Journal

16.1.2026

I'm 19 years old. I would say I'm lonely, but it's not really true. I've felt communion with people before. I'm not talking about a friendship, I mean oneness.

The thought often occurs to me that what I felt with those people was only with a part of them. There are many faces to everyone in the world, sometimes one goes away, other times one is born.

The following is what I wrote yesterday to my friends about a dream from last year.

"In any case I had a series of dreams about her, three in number. Whats interesting is that it was a better rendering of what she was like than anything I can consciously remember about her, the way she acted was nothing like what my mind could craft. It was like a demon with her face on. In all three she berated me in these cruel barrages that werent even said in some tone of horrible mockery. There was no viciousness in the way she spoke, just plain speech or maybe even some cynical sort of joy because I couldn't do anything back. She had won, whatever was in my mind had won and I was at a loss for anything to fight back with. The very last dream was the same but instead of speaking we were texting. At the very end I asked her if she does love me and she said she always will. I guess thats true, that side of her always will, but that side of her wont ever exist again. Its a mask lost in time.

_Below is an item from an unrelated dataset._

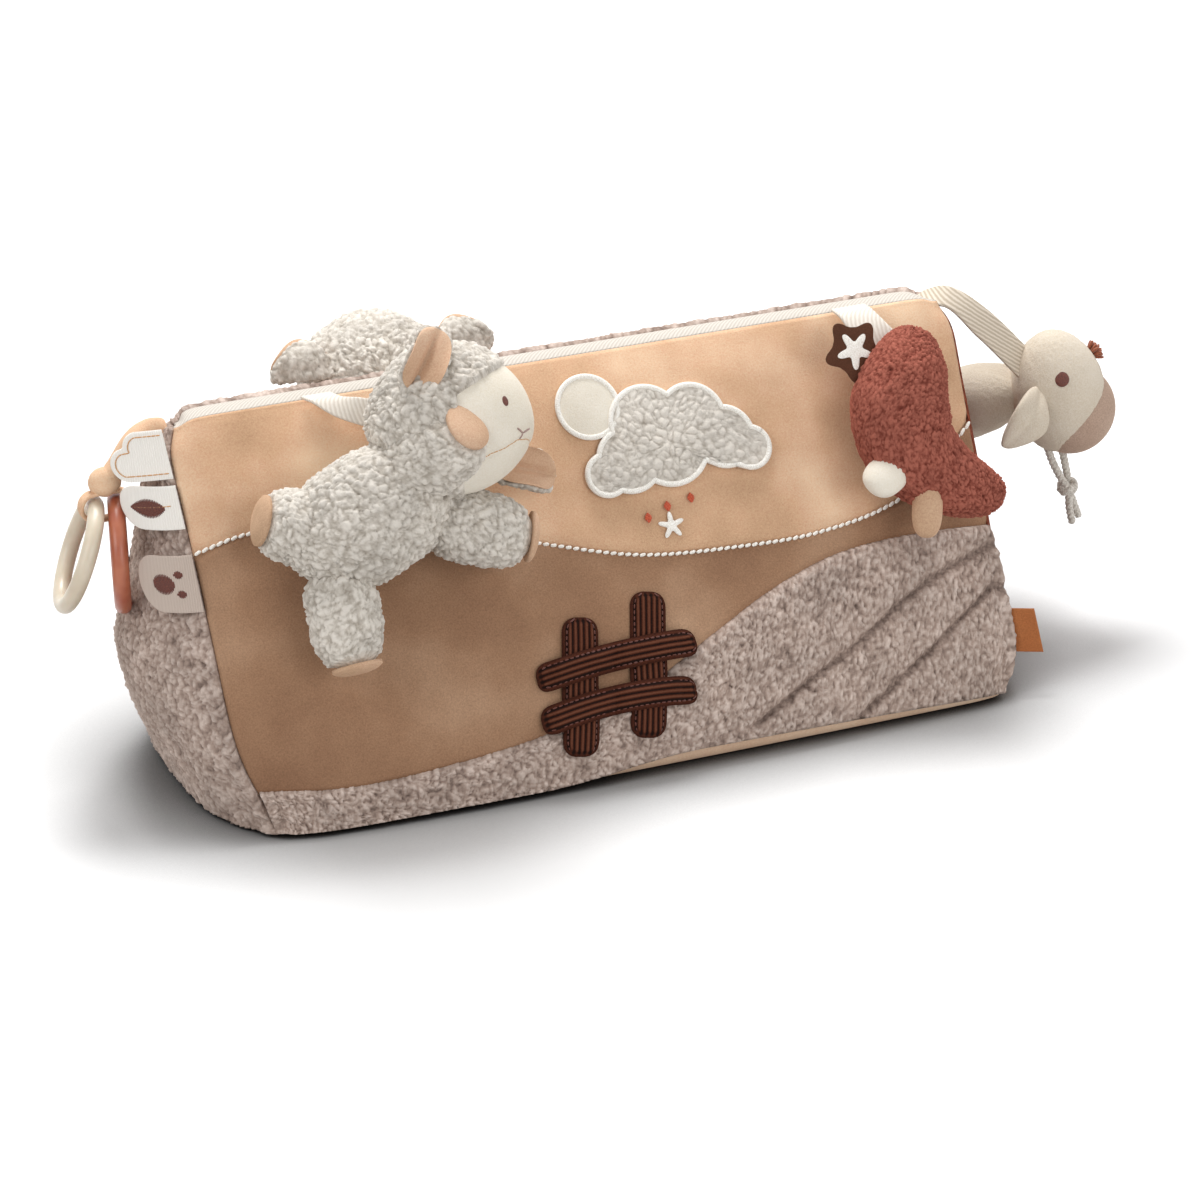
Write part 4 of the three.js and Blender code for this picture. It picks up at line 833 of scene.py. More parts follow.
def height_at(line, x):
    """Height of a drawn seam at x: cubic pieces through its points, with averaged slopes."""
    x = np.asarray(x, float)
    count = len(line)
    k = np.clip(np.searchsorted(line[:, 0], x, side="right") - 1, 0, count - 2)
    before, after = np.maximum(k - 1, 0), np.minimum(k + 2, count - 1)
    width = line[k + 1, 0] - line[k, 0]
    t = np.clip((x - line[k, 0]) / width, 0, 1)
    ma = (line[k + 1, 1] - line[before, 1]) / (line[k + 1, 0] - line[before, 0]) * width
    mb = (line[after, 1] - line[k, 1]) / (line[after, 0] - line[k, 0]) * width
    heights = (2 * t**3 - 3 * t**2 + 1) * line[k, 1] + (3 * t**2 - 2 * t**3) * line[k + 1, 1]
    return heights + (t**3 - 2 * t**2 + t) * ma + (t**3 - t**2) * mb


LOW_SEAM = SEAM_RISE * SLOPE_LENGTH / HEIGHT


def share_up(s):
    """From millimetres up the front slope to the face's own v."""
    return (s - LOW_SEAM) / (SLOPE_LENGTH - LOW_SEAM)


def drawn(line):
    """A drawn seam as a function: the face's own v at share u along the front."""
    return lambda u: share_up(height_at(line, (u - 0.5) * LENGTH))


def on_front(x, s, lift=0.0):
    """A place on the front slope, from x along it and s up it, in mm, raised by lift."""
    v = share_up(np.asarray(s, float))
    left = -LENGTH / 2 + LEFT_LEAN * (1 - v)
    u = (np.asarray(x, float) - left) / (LENGTH / 2 - left)
    return face_point("front", u, v, lift)


print("the hill's seam lies", height_at(HILL_EDGE, [-200, 0, 200]).round(), "mm up the slope")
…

I dont think something could deconstruct me as a person in a more meticulous, perfect way than those dreams did and they defined me as a person permanently."

I see the world fractured. The eye is what perceives it, but it also projects onto it. The heart is what maps one's eyesight - incoming, outgoing.

The way to fix this fracture is by fixing one's own heart, orienting it to be in communion with what is above.

The man you see in your dreams and the one you hear all your days is created. He is not your master. He is your brother. He will help you if you know your Master, and you'll help him.